The important aspect of simplifying Ito’s lemma is to think about how $dt^2$, $dt^{1.5}$ and $dt$ behave for infinitesimal changes. Any $dt^k$ with $k>1$ and $dt < 1$ will decrease by an order of magnitude faster to zero than $dt$ itself for the infinitely small values that we’re dealing with. So if we evaluate for a infinitesimal small $dt$, the terms $dt^2$ and $dt^{1.5}$ will be smaller by larger order of magnitudes. This allows us to simply drop them from our equation.
So we now have: \(\begin{align} df(t, X_t) &= \frac{\partial f(t_0, X_0)}{\partial t} dt + \frac{\partial f(t_0, X_0)}{\partial X_t} (\mu(t, X_t)dt + \sigma(t, X_t)dW_t) \\ & \quad + \frac{1}{2} \frac{\partial^2 f(t_0, X_0)}{\partial X_t} (\mu(t, X_t)^2 \overbrace{dt^2}^{\rightarrow 0} + 2 \mu(t, X_t) \sigma(t, X_t)^2 \overbrace{dt dW_t}^{\rightarrow 0} + \sigma(t, X_t)^2 \overbrace{dW_t^2}^{=dt}) \\ &= \frac{\partial f(t_0, X_0)}{\partial t} dt + \frac{\partial f(t_0, X_0)}{\partial X_t} (\mu(t, X_t)dt + \sigma(t, X_t)dW_t) + \frac{1}{2} \frac{\partial^2 f(t_0, X_0)}{\partial X_t} \sigma(t, X_t)^2 dt \\ &= \underbrace{\left(\frac{\partial f(t_0, X_0)}{\partial t} + \frac{\partial f(t_0, X_0)}{\partial X_t} \mu(t, X_t) + \frac{1}{2} \frac{\partial^2 f(t_0, X_0)}{\partial X_t} \sigma(t, X_t)^2 \right)dt}_{\text{deterministic}} + \underbrace{\frac{\partial f(t_0, X_0)}{\partial X_t} \sigma(t, X_t)dW_t}_{\text{stochastic}} \\ &= \mu_f\left(t, \mu(t, X_t), \frac{\partial f(t_0, X_0)}{\partial t}, \frac{\partial f(t_0, X_0)}{\partial X_t}, \frac{1}{2} \frac{\partial^2 f(t_0, X_0)}{\partial X_t} \sigma(t, X_t)^2 \right)dt + \sigma_f\left(t, \sigma(t, X_t), \frac{\partial f(t_0, X_0)}{\partial X_t} \right) dW_t \end{align}\)
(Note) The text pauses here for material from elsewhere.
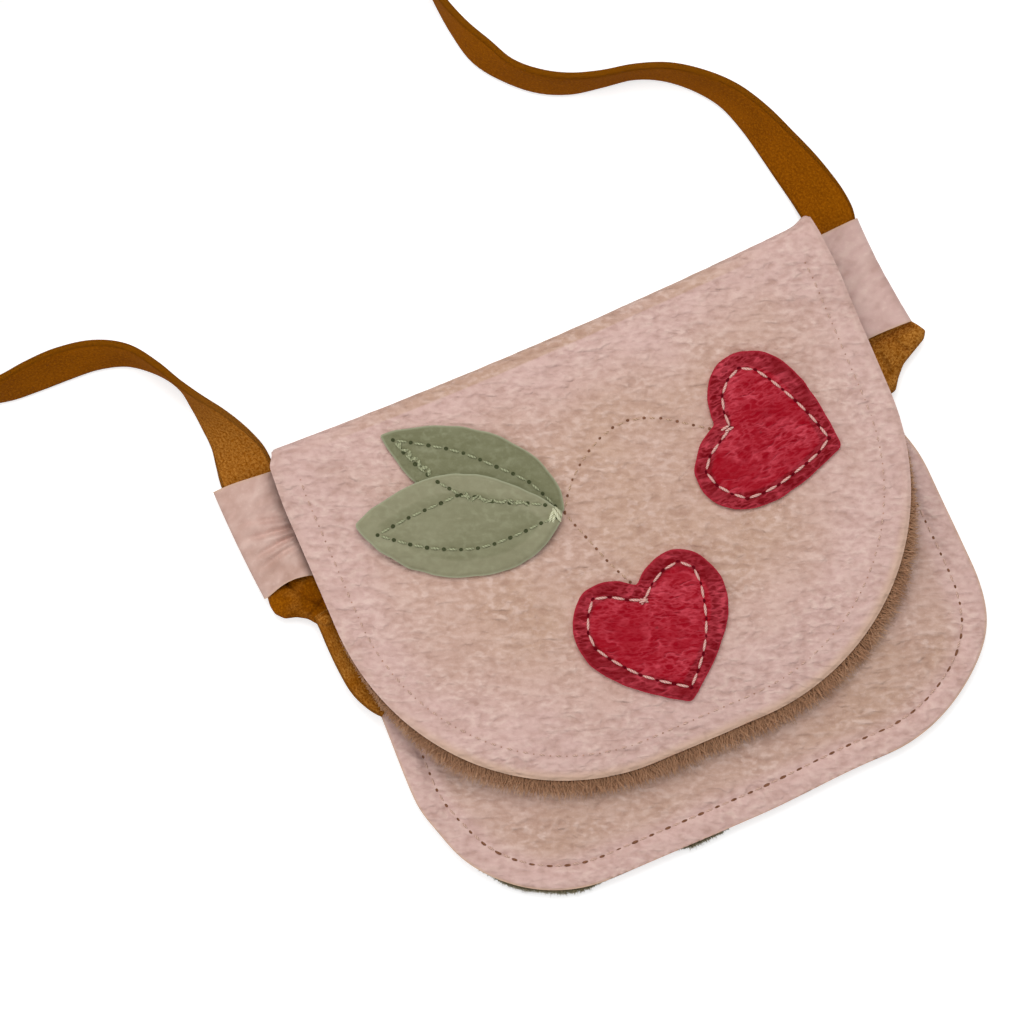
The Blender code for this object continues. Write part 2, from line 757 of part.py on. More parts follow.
def applique(name, outline, place, thickness, middle_share, finish, hinge, lift=None):
    """Cut leather shape on the flap's face, following it at the seat gap, in rings about its middle."""
    x0, drop0, degrees = place
    turn = math.radians(degrees)
    middle = Vector((0, min(p.y for p in outline) * middle_share))
    build = bmesh.new()

    def world(p, rise):
        x = x0 + p.x * math.cos(turn) - p.y * math.sin(turn)
        drop = drop0 - (p.x * math.sin(turn) + p.y * math.cos(turn))
        extra = lift(p) if lift else 0.0
        return (x, fold_y - drop, flap_face(x, drop) + seat_gap + extra + rise)

    def ring(share, rise):
        return [build.verts.new(world(middle + (p - middle) * share, rise)) for p in outline]

    inner_shares = [i / applique_rings for i in range(1, applique_rings + 1)]
    edge_share = 1 - applique_edge / (max(p.x for p in outline) - min(p.x for p in outline)) * 2
    bottom = [ring(share, 0.0) for share in inner_shares]
    rim = [ring(1.0, thickness - applique_edge)]
    top = [ring(share * edge_share, thickness) for share in reversed(inner_shares)]
    rings = bottom + rim + top
    for low, high in zip(rings, rings[1:]):
        for i in range(len(outline)):
            after = (i + 1) % len(outline)
            build.faces.new((low[i], low[after], high[after], high[i]))
    for ring_verts, rise in ((rings[0], 0.0), (rings[-1], thickness)):
        hub = build.verts.new(world(middle, rise))
        for i in range(len(outline)):
            build.faces.new((ring_verts[i], ring_verts[(i + 1) % len(outline)], hub))
    bmesh.ops.recalc_face_normals(build, faces=build.faces)
    mesh = bpy.data.meshes.new(name)
    build.to_mesh(mesh)
    build.free()
    return add_object(name, mesh, finish, panel_sharp_degrees, hinge)


def make_applique(red, green, hinge):
    upper = heart_outline(heart_upper_lobe_rise)
    applique("heart_upper", upper, (heart_upper_x, heart_upper_drop, heart_upper_degrees),
             heart_thickness, heart_middle_share, red, hinge)
    lower = heart_outline(heart_lower_lobe_rise)
    applique("heart_lower", lower, (heart_lower_x, heart_lower_drop, heart_lower_degrees),
             heart_thickness, heart_middle_share, red, hinge)
    upper = leaf_outline(leaf_upper_length, leaf_upper_left_bulge, leaf_upper_right_bulge,
                         leaf_upper_left_shares, leaf_upper_right_shares)
    applique("leaf_upper", upper, (leaf_upper_x, leaf_upper_drop, leaf_upper_degrees),
             leaf_thickness, leaf_middle_share, green, hinge)
    lower = leaf_outline(leaf_lower_length, leaf_lower_left_bulge, leaf_lower_right_bulge,
                         leaf_lower_left_shares, leaf_lower_right_shares)
    lift = leaf_thickness + seat_gap

    def over(p):
        """The lower leaf climbs onto the upper one across its own width."""
        share = (p.x + leaf_lower_left_bulge) / (leaf_lower_left_bulge + leaf_lower_right_bulge)
        return lift * (1 - smooth((share - overlap_share) / (1 - overlap_share)))

    applique("leaf_lower", lower, (leaf_lower_x, leaf_lower_drop, leaf_lower_degrees),
             leaf_thickness, leaf_middle_share, green, hinge, over)


def main():
    clear_scene()
    pink = material("pink leather", (0.62, 0.41, 0.36), 0.55)
    pile = material("brown pile lining", (0.27, 0.16, 0.10), 0.95)
    red = material("red leather", (0.39, 0.01, 0.02), 0.45)
    green = material("green leather", (0.26, 0.30, 0.18), 0.50)
    suede = material("mustard suede", (0.31, 0.11, 0.01), 0.90)
    steel = material("plated steel", (0.75, 0.74, 0.72), 0.30, 1.0)

    hinge = bpy.data.objects.new("flap_hinge", None)
    hinge.location = (0, fold_y, hinge_height)
    bpy.context.scene.collection.objects.link(hinge)

    make_body(pink, pile)
    make_flap(pink, pile, hinge)
    make_snap(steel, hinge)
    for side, label in ((-1, "left"), (1, "right")):
        make_loop(f"loop_{label}", side, pink)
    make_applique(red, green, hinge)
    make_strap(suede)


main()
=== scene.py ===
"""Looks of a child's leather crossbody purse with a flap, appliqued hearts and leaves and a suede strap.

Metres, +Z up out of the purse's front, +Y towards the fold, X along the fold.
A drop is a distance down the purse, from the fold towards the bottom edge.
"""
import json
import math

import bpy
import numpy as np
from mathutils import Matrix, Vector, noise


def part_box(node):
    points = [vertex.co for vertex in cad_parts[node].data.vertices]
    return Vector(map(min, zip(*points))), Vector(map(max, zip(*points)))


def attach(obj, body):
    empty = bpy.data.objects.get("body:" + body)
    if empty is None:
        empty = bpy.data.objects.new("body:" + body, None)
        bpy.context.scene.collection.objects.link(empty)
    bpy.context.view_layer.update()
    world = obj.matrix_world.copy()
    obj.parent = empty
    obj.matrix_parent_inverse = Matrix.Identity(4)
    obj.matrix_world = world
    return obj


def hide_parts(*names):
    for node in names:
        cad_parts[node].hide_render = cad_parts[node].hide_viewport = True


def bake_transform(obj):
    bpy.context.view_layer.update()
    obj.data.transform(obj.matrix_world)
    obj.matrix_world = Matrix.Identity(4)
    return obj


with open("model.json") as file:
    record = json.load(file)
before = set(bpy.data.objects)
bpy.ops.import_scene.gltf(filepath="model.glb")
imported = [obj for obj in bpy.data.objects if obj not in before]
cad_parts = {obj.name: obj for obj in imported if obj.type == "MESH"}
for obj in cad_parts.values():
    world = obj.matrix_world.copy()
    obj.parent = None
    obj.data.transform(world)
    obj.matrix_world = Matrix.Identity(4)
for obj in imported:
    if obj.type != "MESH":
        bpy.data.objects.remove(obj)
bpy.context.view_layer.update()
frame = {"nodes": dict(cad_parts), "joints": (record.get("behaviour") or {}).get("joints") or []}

# Camera straight above the purse, turned so that the fold rises to the right
view_centre = (-0.0200, 0.0245)
view_turn = math.radians(-23.26)
view_width = 0.2210
lens_mm = 135.0
sensor_mm = 36.0

# Main places, from the frame
back_low, back_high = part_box("back_panel")
flap_low, flap_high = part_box("flap")
hinge_place = Vector(frame["joints"][0]["pos_m"])
fold_y = hinge_place.y
hinge_height = hinge_place.z
body_height = back_high.y - back_low.y
flap_height = fold_y - flap_low.y
flap_crest = flap_high.z
margin_top = 0.0051

# Hide, lining and the gap between them
leather_thickness = 0.0012
lining_thickness = 0.0009
seat_gap = 0.0003
lining_offset = leather_thickness + seat_gap
hide_stack = lining_offset + lining_thickness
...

So ultimately, it turns out that the derivative of the function $f(t, X)$ with an Ito drift-diffusion process as input is an Ito drift-diffusion process itself. Albeit with a few first and second order derivatives sprinkled in between.
Thus we can model the function $f(t, X_t)$ just like any other drift-diffusion process and can evaluate the distribution of such a process at a later point in time.